▸ **RAW DATA**:
══════════════════════════════

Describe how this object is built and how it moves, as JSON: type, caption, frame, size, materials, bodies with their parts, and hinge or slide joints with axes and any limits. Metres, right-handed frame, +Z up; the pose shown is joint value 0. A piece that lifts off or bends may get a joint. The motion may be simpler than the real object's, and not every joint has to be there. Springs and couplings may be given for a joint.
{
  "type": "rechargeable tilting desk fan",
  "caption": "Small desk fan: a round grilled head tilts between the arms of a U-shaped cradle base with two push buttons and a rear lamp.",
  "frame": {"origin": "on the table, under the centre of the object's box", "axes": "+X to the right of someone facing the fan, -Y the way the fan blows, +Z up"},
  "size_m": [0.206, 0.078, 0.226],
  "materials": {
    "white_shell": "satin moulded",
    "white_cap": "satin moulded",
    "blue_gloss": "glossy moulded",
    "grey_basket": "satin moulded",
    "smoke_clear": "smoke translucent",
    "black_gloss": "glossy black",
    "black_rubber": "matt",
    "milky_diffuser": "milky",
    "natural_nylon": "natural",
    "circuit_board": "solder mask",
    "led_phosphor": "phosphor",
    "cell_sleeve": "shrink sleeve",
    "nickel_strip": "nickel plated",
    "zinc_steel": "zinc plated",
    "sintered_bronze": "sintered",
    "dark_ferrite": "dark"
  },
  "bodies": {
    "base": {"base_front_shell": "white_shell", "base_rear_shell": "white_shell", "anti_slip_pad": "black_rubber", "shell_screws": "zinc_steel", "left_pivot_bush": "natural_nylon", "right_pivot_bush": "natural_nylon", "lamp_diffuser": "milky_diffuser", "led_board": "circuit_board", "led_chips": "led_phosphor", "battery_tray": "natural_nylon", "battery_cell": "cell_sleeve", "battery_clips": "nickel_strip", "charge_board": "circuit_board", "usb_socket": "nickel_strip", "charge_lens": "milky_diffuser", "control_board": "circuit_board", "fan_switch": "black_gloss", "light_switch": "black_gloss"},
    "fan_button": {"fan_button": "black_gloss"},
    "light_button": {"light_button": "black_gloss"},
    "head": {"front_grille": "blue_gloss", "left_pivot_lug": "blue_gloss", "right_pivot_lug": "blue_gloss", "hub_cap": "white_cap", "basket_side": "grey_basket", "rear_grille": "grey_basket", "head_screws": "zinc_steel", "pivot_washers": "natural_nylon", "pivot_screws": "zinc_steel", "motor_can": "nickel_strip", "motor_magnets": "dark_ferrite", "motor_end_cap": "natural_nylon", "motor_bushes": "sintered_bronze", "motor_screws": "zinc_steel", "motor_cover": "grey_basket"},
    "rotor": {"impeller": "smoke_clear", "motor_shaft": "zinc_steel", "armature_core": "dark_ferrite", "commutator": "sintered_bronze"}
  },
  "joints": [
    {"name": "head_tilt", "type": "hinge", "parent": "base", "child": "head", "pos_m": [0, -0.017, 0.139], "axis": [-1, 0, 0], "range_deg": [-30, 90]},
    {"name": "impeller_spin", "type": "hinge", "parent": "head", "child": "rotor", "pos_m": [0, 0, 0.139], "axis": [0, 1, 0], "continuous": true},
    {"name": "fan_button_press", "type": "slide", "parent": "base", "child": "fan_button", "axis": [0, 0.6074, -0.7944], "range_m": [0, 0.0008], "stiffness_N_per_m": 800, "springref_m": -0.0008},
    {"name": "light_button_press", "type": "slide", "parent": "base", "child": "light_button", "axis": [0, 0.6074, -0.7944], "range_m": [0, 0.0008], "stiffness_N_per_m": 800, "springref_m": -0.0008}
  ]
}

══════════════════════════════

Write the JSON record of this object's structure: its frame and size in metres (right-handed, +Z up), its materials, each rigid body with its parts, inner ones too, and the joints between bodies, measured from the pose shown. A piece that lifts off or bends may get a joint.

══════════════════════════════

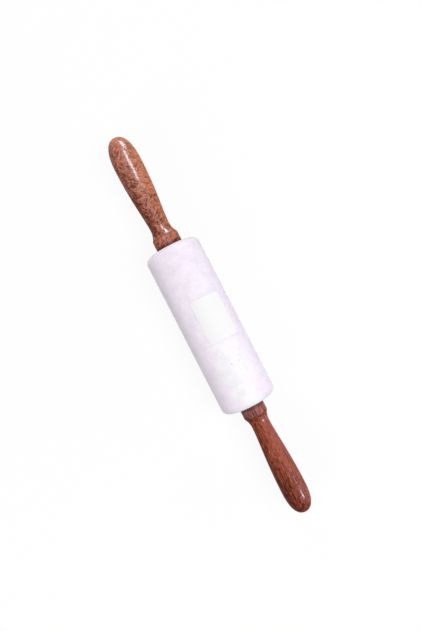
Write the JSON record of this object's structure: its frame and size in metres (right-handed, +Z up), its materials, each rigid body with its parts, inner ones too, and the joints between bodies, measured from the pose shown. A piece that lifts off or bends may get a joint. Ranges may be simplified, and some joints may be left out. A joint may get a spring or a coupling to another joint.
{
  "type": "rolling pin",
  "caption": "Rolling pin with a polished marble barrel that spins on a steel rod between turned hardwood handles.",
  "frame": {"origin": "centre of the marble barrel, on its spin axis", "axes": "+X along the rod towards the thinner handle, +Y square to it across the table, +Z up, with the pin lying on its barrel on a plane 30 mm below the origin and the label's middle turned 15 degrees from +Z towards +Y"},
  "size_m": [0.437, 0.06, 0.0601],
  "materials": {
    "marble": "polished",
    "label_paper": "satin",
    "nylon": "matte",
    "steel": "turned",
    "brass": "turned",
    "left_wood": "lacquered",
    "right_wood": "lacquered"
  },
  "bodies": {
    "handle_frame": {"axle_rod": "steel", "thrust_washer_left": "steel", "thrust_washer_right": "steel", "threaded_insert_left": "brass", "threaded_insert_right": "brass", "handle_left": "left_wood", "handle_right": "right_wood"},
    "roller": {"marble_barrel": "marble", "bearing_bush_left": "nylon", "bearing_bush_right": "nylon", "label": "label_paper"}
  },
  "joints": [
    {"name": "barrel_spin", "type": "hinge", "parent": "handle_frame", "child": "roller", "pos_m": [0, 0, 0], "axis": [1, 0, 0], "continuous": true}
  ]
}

══════════════════════════════

▸ **GIVEN INSTRUCTION**: State the number of lines above that hold the string "slide", with nothing added.

▸ **EXERCISE ANSWER**: 3